ACS PRF | ACS
All e-Annual Reports
38173-AC5
Spin-Dependent Effects in Ferromagnet/Pi-Conjugated Material Hybrid Systems
We have explored fabrication of hybrid spin-dependent devices using several carbon-based materials and ferromagnetic oxides such as La1-xSrxMnO3 or LSMO. The interfaces between pi-conjugated organic materials and ferromagnetic oxides have been shown to be particularly suitable for spin injection and detection previously by our group. We extended the study to carbon nanotubes (CNT), graphene and polymers (e.g. P3HT). Our specific objective was to fabricate lateral spin injection devices using ferromagnetic oxide as electrodes. We have succeeded in fabricating ferromagnetic oxide electrodes using pulsed laser deposition, following by photo-lithography and then by focused ion beam. Small gaps (between two LSMO electrodes) down to 150 nm were obtained.

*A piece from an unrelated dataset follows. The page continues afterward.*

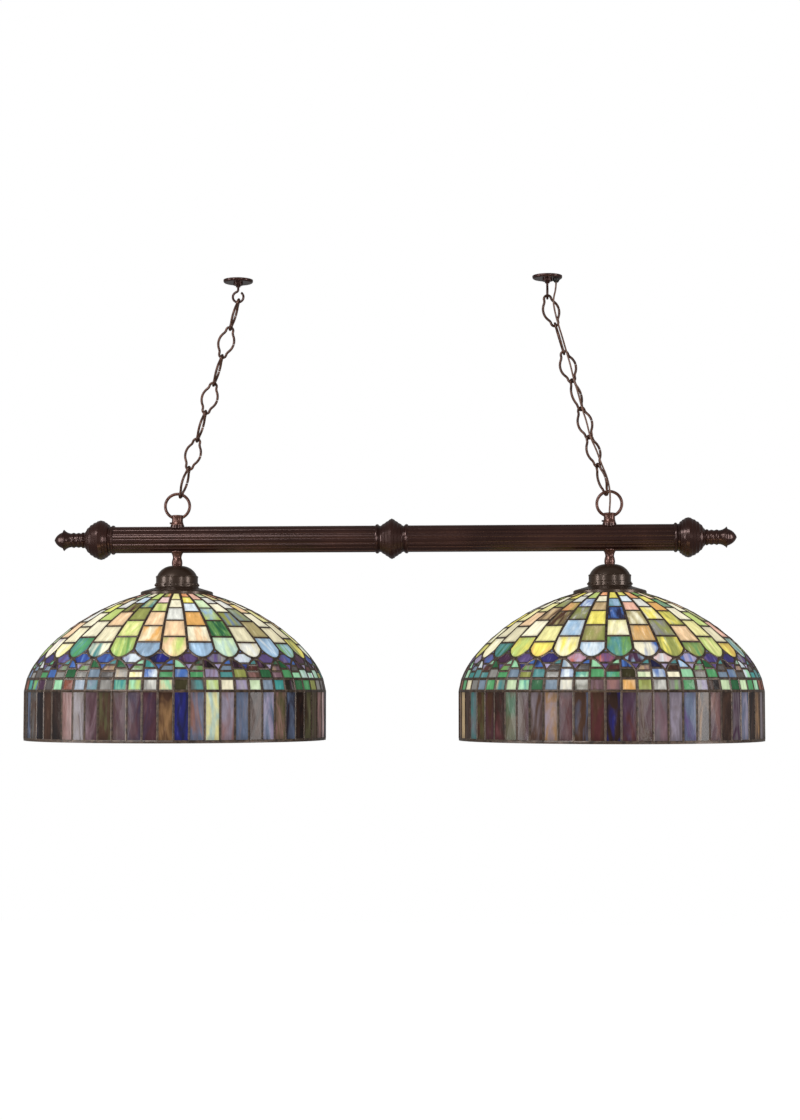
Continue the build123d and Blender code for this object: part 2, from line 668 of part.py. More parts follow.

These lateral electrodes were connected with carbon nanotubes first. We found that the interfacial resistance dominates the total device resistance in unannealed devices. Upon annealing, the resistance drops sharply at all temperatures. The highest temperature for annealing was found to be about 400 C (in vacuum). The interfacial resistance decreases by several (3-4) orders of magnitude at low temperatures (down to 4K). This dramatically improved interfacial resistance indicates that annealing is very important for cleaning the CNT/metal contacts. However, we have not observed magnetoresistance due to the lateral spin valve effect as reported by Heuso et al. in Nature in 2007. To further study the effect, we have fabricated an array of electrodes with different gap sizes. We are in the process of fabricating CNT arrays using focused ion beam. Meanwhile, we are working on ferromagnetic oxide/graphene interfaces for lateral spin valve devices.